Потом уже узнали в полной мере, что тут была не мудрость, а тщательно рассчитанные поступки деспота, который сумел внушить многим и многим, что Ленин не разбирался в людях, не умел подбирать людей, а почти все, кто после его смерти возглавлял страну, оказались врагами народа. К сожалению, в эту чушь верили. Да и сейчас еще остались твердолобые, которые стоят на той же позиции, молятся идолу, убийце всего цвета советского народа. Наиболее рельефно отражал точку зрения сталинского времени Молотов. Если все это учесть, то заключение мирного договора с Австрией[9] явилось одновременно шагом к пересмотру наших позиций и в вопросе о роли Сталина. И мы его, как известно, пересмотрели. Вот я сейчас диктую свои воспоминания и мысленно пробегаю все происходившие тогда события. Многое с позиций сегодняшнего дня выглядит просто невероятным. Если бы я не был участником этих событий и часто даже инициатором, то мне трудно было бы представить их течение. Но я ни на каплю ничего не увеличиваю, а рассказываю лишь о том, что видел портретно и буквально.
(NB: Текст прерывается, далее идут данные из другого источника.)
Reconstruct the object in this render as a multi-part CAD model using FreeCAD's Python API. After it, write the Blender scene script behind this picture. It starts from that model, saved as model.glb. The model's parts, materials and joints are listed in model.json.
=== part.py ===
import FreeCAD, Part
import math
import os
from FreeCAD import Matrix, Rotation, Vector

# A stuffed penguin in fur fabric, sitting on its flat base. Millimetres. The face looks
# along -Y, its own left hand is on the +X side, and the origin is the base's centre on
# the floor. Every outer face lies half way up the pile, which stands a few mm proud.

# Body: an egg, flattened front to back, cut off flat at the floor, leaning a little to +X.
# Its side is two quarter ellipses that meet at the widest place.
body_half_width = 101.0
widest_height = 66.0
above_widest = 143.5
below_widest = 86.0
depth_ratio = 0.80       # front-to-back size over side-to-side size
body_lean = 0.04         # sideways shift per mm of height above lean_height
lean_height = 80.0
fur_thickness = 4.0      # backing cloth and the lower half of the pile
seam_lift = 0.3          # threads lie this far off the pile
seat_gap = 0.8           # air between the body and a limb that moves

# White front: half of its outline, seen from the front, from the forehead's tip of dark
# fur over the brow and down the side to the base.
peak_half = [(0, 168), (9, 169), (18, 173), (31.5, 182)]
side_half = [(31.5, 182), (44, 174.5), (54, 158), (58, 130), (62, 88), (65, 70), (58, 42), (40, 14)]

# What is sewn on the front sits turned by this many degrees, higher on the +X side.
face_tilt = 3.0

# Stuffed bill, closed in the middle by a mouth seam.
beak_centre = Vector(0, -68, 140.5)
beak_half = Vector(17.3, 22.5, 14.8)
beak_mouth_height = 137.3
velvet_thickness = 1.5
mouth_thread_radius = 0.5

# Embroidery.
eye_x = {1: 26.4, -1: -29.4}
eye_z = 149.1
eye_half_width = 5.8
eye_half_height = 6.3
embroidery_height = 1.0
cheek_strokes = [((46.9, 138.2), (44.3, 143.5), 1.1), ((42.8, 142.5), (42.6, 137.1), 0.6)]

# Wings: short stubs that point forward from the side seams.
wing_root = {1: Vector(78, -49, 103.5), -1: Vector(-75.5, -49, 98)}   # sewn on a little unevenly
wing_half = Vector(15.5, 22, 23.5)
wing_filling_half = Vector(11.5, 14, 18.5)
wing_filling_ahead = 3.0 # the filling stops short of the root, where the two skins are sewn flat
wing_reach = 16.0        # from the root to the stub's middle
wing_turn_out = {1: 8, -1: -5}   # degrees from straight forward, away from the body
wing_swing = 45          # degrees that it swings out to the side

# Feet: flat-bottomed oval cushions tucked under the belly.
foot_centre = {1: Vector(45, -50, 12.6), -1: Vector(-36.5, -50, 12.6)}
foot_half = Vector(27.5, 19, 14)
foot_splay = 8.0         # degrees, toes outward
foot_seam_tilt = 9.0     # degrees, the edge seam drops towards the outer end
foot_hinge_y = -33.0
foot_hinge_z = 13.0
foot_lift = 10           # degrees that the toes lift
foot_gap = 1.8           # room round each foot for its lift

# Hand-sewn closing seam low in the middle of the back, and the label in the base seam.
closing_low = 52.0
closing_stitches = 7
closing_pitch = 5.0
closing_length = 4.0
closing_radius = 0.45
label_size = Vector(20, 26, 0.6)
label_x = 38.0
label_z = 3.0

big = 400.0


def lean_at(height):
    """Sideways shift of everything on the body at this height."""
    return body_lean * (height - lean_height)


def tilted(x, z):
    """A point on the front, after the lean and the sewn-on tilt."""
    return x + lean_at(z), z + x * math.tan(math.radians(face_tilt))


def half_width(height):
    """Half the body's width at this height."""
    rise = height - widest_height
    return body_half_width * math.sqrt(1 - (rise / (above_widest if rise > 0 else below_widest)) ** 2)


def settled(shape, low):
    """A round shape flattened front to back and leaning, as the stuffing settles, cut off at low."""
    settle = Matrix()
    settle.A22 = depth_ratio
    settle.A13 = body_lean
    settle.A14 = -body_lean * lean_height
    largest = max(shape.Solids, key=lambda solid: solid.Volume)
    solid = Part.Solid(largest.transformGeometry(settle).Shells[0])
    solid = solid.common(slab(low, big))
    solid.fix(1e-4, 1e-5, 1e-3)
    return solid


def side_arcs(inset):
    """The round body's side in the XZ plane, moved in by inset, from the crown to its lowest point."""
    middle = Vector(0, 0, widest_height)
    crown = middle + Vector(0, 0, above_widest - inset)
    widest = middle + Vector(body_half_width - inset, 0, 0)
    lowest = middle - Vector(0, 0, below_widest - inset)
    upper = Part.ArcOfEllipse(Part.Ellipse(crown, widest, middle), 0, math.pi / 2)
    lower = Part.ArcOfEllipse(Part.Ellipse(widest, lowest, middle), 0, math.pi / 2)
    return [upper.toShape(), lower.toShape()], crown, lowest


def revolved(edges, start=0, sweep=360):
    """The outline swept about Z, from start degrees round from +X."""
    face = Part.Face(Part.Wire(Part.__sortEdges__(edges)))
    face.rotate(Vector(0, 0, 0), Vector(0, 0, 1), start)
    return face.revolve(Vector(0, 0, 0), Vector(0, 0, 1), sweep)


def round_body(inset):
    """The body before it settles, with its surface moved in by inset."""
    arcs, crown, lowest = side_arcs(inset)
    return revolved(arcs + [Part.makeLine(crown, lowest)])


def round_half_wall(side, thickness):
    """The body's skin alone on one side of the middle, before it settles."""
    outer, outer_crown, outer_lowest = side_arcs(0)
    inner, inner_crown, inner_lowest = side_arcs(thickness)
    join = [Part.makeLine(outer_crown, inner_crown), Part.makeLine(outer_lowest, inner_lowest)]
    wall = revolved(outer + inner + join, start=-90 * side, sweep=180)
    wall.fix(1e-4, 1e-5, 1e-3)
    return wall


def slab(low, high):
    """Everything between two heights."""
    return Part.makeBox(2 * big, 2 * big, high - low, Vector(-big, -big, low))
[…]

Хочу, чтобы наши потомки понимали бы, как мы жили, какие встречались трудности и как мы их преодолевали, и я хочу это показать на конкретных лицах и конкретных фактах. Конечно, наряду с принципиальными в памяти сохранились и мелкие, незначительные факты. Помню, например, такой эпизод. После переговоров с австрийцами сидели мы за обедом. Рядом со мною - Рааб. После обеда объявили, что подают кофе. По европейской традиции, к кофе обязательно полагается ликер или коньяк. Рааб был человеком тучным, с большим лицом и круглой головой. Мы с ним разговаривали за кофе о пустяках, о главном-то уже договорились. Я ему: "Первый раз в жизни, господин Рааб, мне доводится сидеть рядом с капиталистом. Мне приходилось встречаться со слугами капитала, когда я был рабочим. Случались у нас забастовки на предприятиях, на которых я трудился. А я пользовался доверием своих товарищей, и меня включали в состав комитета, который руководил забастовкой и вел переговоры с администрацией. Там я встречался нос к носу со слугами капиталистов.
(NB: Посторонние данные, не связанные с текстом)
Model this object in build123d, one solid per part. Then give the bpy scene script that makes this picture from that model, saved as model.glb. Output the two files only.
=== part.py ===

Владельцы предприятий были слишком крупными фигурами и жили в Петербурге или еще где-то там, мы их никогда и не видели. А вот сейчас я сижу за одним столом с живым капиталистом и, как говорится, могу его даже пощупать". Рааб смеялся (и он, и другие участники стола понимали шутки) и отвечал: "Господин Хрущев, вы правильно говорите: конечно, я капиталист, но маленький капиталист, даже очень маленький". "Да, вы "кляйн", маленький капиталист, но все-таки капиталист. На вас трудятся рабочие, а я-то рабочий. Будь я австрийцем, я бы, возможно, работал у вас". "Но, видите, - говорит Рааб, - даже мы можем прийти к соглашению. Капиталист и рабочий договорились и вместе сделали хорошее дело". Все кончилось добрым тостом. Разговор с заместителем Рааба Крайским мне тоже понравился. С ним можно было беседовать запросто. Сам он, по-моему, вышел из рабочих, но уже был, так сказать, тренированным человеком. Вспоминаются и его шутки. Я ему: "Поддерживаю идею вашего начальника, маленького капиталиста господина Рааба!". Он мне: "Товарищ Хрущев (ведь ко мне обращался товарищ по рабочему движению), да знаете ли вы, что такое - Рааб?". "Нет, не знаю". "А вам нравится Рааб?". "Да, мы с ним делаем хорошее дело, полезное для наших народов и всего мира". "Рааб по-русски - "ворона". А Рааб смотрит на него и улыбается. Я продолжаю: "Ну и что? Вот мы делаем хорошее дело с вороной, вы присоединяетесь?". "Конечно, я целиком поддерживаю вас обоих".